Recall the CFG ablation in Sec.[3.3](https://arxiv.org/html/2605.12939#S3.SS3 "3.3 Stage1: conditional transport path straightening ‣ 3 Methodology ‣ DirectTryOn: One-Step Virtual Try-On via Straightened Conditional Transport"). Fig.[3](https://arxiv.org/html/2605.12939#S3.F3 "Figure 3 ‣ 3.2 Network architecture ‣ 3 Methodology ‣ DirectTryOn: One-Step Virtual Try-On via Straightened Conditional Transport") reveals several additional observations. First, \mathbf{C}_{\text{UT,CFG}}^{30} consistently achieves the best or near-best performance. This is expected: when CFG is enabled at inference and multi-step sampling is used, introducing unconditional training samples helps the model learn a more reliable velocity field and improves the effectiveness of guidance. Second, comparing \mathbf{C}_{\text{noUT,noCFG}}^{30} with \mathbf{C}_{\text{UT,noCFG}}^{30}, we observe that unconditional training still improves performance even when CFG is disabled during inference.
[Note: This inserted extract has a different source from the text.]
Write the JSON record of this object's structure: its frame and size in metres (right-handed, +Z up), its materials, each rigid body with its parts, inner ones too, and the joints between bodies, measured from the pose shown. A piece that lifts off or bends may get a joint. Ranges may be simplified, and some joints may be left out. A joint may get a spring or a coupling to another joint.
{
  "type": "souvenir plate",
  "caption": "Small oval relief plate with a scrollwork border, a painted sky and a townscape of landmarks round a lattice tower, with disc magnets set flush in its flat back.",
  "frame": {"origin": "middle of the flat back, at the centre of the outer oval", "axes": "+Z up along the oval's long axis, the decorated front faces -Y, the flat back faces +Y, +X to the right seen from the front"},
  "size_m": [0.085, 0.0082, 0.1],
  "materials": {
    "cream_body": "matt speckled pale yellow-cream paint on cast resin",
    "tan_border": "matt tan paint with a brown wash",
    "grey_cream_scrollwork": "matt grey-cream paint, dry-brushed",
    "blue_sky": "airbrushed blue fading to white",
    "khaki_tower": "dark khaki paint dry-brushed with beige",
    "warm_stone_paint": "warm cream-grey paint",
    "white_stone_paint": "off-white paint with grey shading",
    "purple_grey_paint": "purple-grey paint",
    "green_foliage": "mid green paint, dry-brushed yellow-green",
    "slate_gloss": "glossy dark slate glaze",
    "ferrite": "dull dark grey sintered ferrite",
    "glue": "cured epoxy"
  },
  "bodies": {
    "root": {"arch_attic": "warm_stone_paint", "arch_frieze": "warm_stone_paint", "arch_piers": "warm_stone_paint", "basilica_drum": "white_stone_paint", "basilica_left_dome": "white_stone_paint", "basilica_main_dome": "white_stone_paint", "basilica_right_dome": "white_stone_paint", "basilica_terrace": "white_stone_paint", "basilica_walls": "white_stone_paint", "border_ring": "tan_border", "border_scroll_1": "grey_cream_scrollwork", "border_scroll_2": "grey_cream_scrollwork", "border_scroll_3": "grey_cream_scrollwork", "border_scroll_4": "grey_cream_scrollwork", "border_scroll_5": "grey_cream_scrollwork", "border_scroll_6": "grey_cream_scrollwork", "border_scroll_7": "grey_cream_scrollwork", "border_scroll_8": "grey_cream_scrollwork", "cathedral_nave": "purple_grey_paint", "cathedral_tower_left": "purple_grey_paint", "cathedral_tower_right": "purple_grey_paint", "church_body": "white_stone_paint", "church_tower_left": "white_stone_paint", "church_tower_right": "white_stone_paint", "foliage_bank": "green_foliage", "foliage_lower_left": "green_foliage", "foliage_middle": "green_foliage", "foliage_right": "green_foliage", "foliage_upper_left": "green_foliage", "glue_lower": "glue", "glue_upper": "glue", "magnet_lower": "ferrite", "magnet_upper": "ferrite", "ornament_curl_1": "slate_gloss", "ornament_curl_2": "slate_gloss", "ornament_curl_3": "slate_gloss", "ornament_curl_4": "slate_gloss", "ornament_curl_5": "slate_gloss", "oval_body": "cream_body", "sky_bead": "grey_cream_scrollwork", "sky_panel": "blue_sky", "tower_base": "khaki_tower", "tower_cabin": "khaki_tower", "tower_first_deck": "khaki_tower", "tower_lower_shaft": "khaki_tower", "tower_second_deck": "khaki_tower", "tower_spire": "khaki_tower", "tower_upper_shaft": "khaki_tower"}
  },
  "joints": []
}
This suggests that unconditional samples are not only useful for CFG, but also regularize the model during training. In the 30-step setting, this regularization allows the model to better explore the underlying data distribution and produce more robust predictions.

## Appendix F Limitations

In this paper, we do not focus on the distinction between mask-based and mask-free settings. Instead, we train our own mask-based model to generate training data for the mask-free setting. Although this strategy provides relatively reliable training data, the generated data is still not perfect. As a result, our method may inherit a common issue in previous methods[Sun et al., [2025](https://arxiv.org/html/2605.12939#bib.bib67 "Ds-vton: high-quality virtual try-on via disentangled dual-scale generation")]: regions unrelated to the target garment, such as hair or accessories, may occasionally be altered. Fortunately, this issue occurs infrequently in practice, and even when it occurs, the artifacts are usually mild.

## Appendix G Broader impacts

The ability of DirectTryOn to generate realistic virtual try-on results efficiently makes it well suited for practical deployment in e-commerce scenarios. At the same time, as with other generative technologies, DirectTryOn may raise concerns related to intellectual property and personal privacy. We encourage its responsible and ethical use.
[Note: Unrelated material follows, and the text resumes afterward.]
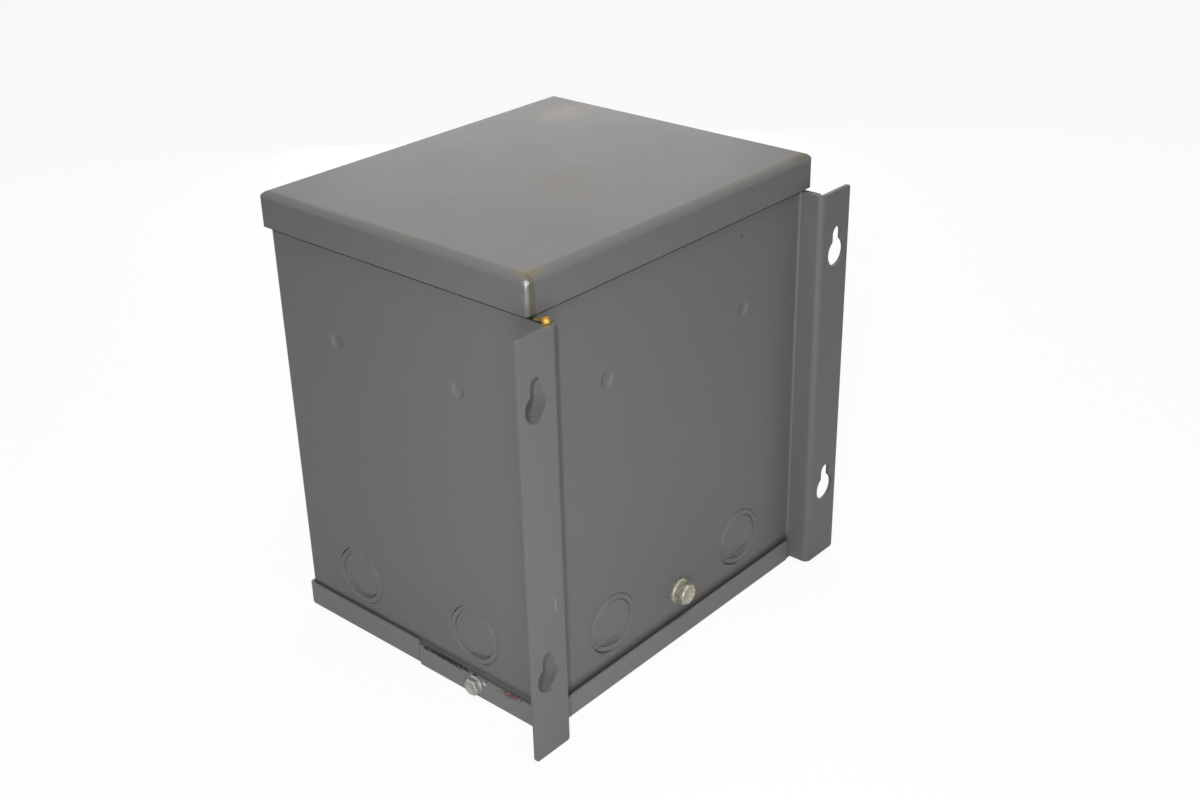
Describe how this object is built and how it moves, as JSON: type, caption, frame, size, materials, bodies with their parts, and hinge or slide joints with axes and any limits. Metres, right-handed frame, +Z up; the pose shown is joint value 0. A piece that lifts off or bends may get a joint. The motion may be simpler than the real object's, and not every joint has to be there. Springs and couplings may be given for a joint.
{
  "type": "single-phase transformer",
  "caption": "Small potted single-phase transformer in a grey folded steel case that hangs on keyhole flanges, with a lid, knockouts, ground bolt and bottom wiring compartment.",
  "frame": {"origin": "on the underside of the rear tray, under the middle of the whole part's box", "axes": "+Z up, +Y towards the wall that the flanges hang on, front faces -Y, +X to the right of someone who looks at the front"},
  "size_m": [0.2142, 0.1642, 0.2082],
  "materials": {
    "grey_enamel": "satin baked enamel over steel sheet, with resin stains and a little rust",
    "zinc_hardware": "bright zinc plate, dulled",
    "core_steel": "varnished electrical steel",
    "band_steel": "cold rolled strapping",
    "copper": "tinned or bare copper",
    "bobbin_nylon": "moulded",
    "insulation_paper": "varnished paper",
    "potting_resin": "cast, sand-filled",
    "black_insulation": "extruded",
    "yellow_insulation": "extruded",
    "amber_resin": "glossy, hardened drop"
  },
  "bodies": {
    "root": {"back_panel": "grey_enamel", "case_wrapper": "grey_enamel", "lid": "grey_enamel", "front_tray": "grey_enamel", "rear_tray": "grey_enamel", "tray_screws": "zinc_hardware", "ground_bolt": "zinc_hardware", "ground_tooth_washer": "zinc_hardware", "ground_nut": "zinc_hardware", "ground_strap": "copper", "resin_drop": "amber_resin", "e_core": "core_steel", "i_core": "core_steel", "core_band": "band_steel", "band_seal": "band_steel", "bobbin": "bobbin_nylon", "primary_winding": "copper", "winding_barrier": "insulation_paper", "secondary_winding": "copper", "coil_wrap": "insulation_paper", "potting_compound": "potting_resin", "primary_lead_1": "black_insulation", "secondary_lead_1": "yellow_insulation", "primary_lead_2": "black_insulation", "secondary_lead_2": "yellow_insulation", "primary_lead_3": "black_insulation", "secondary_lead_3": "yellow_insulation", "primary_lead_4": "black_insulation", "secondary_lead_4": "yellow_insulation"}
  },
  "joints": []
}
## Appendix H Additional qualitative results on DressCode

In this section, we present additional qualitative comparison results on the DressCode[Morelli et al., [2022](https://arxiv.org/html/2605.12939#bib.bib14 "Dress code: high-resolution multi-category virtual try-on")] dataset.

![Image 8: Refer to caption](https://arxiv.org/html/2605.12939v1/x7.png)

Figure 8: Qualitative comparison on the DressCode dataset.